EXERCISE>
Produce the listing below again, exactly as shown.

SOURCE DATA>
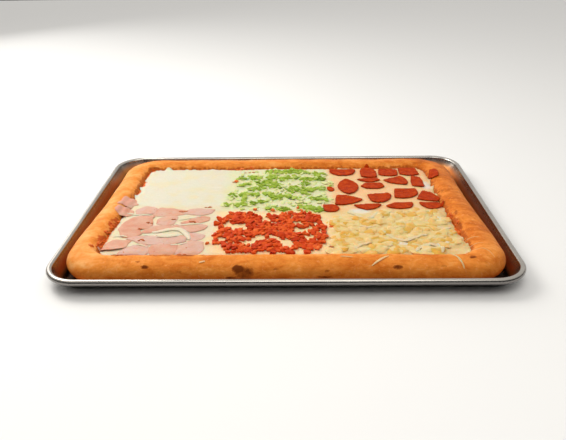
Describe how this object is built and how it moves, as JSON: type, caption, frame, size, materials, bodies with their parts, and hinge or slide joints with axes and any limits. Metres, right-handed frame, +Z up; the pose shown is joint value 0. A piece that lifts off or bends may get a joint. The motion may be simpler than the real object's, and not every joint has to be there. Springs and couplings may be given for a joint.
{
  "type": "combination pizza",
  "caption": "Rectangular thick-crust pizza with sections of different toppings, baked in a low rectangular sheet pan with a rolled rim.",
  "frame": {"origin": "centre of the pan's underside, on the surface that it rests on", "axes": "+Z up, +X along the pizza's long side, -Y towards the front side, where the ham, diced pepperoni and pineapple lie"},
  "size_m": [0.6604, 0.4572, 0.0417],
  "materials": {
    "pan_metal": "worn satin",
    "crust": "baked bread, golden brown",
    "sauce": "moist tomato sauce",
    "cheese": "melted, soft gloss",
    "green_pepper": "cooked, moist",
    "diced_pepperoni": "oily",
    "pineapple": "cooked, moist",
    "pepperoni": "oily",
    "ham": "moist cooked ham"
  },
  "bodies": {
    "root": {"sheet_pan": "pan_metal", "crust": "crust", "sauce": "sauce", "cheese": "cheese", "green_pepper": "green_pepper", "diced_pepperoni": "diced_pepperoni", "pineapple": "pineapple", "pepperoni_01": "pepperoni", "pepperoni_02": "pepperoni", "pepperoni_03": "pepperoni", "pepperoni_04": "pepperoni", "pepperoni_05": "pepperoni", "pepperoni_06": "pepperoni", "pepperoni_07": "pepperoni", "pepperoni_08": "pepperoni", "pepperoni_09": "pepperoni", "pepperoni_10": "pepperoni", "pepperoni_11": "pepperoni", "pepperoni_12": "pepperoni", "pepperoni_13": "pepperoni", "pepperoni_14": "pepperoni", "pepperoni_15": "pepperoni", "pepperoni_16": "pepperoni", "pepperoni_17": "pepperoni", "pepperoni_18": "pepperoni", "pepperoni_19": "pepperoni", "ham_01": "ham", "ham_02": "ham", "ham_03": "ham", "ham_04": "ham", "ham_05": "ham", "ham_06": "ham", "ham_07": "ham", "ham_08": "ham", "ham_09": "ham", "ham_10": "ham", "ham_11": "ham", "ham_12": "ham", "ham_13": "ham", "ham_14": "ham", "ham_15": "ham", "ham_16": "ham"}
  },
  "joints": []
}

ANSWER FOR THE TASK>
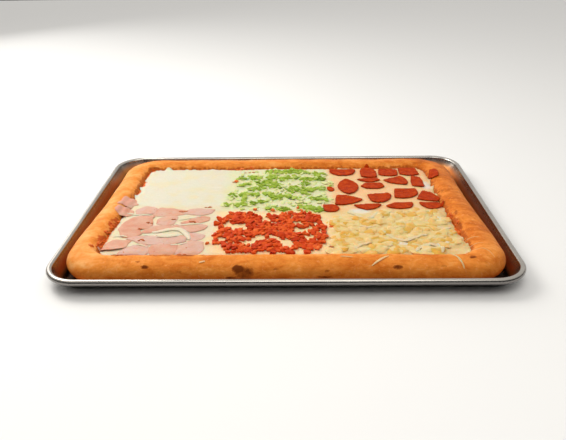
Describe how this object is built and how it moves, as JSON: type, caption, frame, size, materials, bodies with their parts, and hinge or slide joints with axes and any limits. Metres, right-handed frame, +Z up; the pose shown is joint value 0. A piece that lifts off or bends may get a joint. The motion may be simpler than the real object's, and not every joint has to be there. Springs and couplings may be given for a joint.
{
  "type": "combination pizza",
  "caption": "Rectangular thick-crust pizza with sections of different toppings, baked in a low rectangular sheet pan with a rolled rim.",
  "frame": {"origin": "centre of the pan's underside, on the surface that it rests on", "axes": "+Z up, +X along the pizza's long side, -Y towards the front side, where the ham, diced pepperoni and pineapple lie"},
  "size_m": [0.6604, 0.4572, 0.0417],
  "materials": {
    "pan_metal": "worn satin",
    "crust": "baked bread, golden brown",
    "sauce": "moist tomato sauce",
    "cheese": "melted, soft gloss",
    "green_pepper": "cooked, moist",
    "diced_pepperoni": "oily",
    "pineapple": "cooked, moist",
    "pepperoni": "oily",
    "ham": "moist cooked ham"
  },
  "bodies": {
    "root": {"sheet_pan": "pan_metal", "crust": "crust", "sauce": "sauce", "cheese": "cheese", "green_pepper": "green_pepper", "diced_pepperoni": "diced_pepperoni", "pineapple": "pineapple", "pepperoni_01": "pepperoni", "pepperoni_02": "pepperoni", "pepperoni_03": "pepperoni", "pepperoni_04": "pepperoni", "pepperoni_05": "pepperoni", "pepperoni_06": "pepperoni", "pepperoni_07": "pepperoni", "pepperoni_08": "pepperoni", "pepperoni_09": "pepperoni", "pepperoni_10": "pepperoni", "pepperoni_11": "pepperoni", "pepperoni_12": "pepperoni", "pepperoni_13": "pepperoni", "pepperoni_14": "pepperoni", "pepperoni_15": "pepperoni", "pepperoni_16": "pepperoni", "pepperoni_17": "pepperoni", "pepperoni_18": "pepperoni", "pepperoni_19": "pepperoni", "ham_01": "ham", "ham_02": "ham", "ham_03": "ham", "ham_04": "ham", "ham_05": "ham", "ham_06": "ham", "ham_07": "ham", "ham_08": "ham", "ham_09": "ham", "ham_10": "ham", "ham_11": "ham", "ham_12": "ham", "ham_13": "ham", "ham_14": "ham", "ham_15": "ham", "ham_16": "ham"}
  },
  "joints": []
}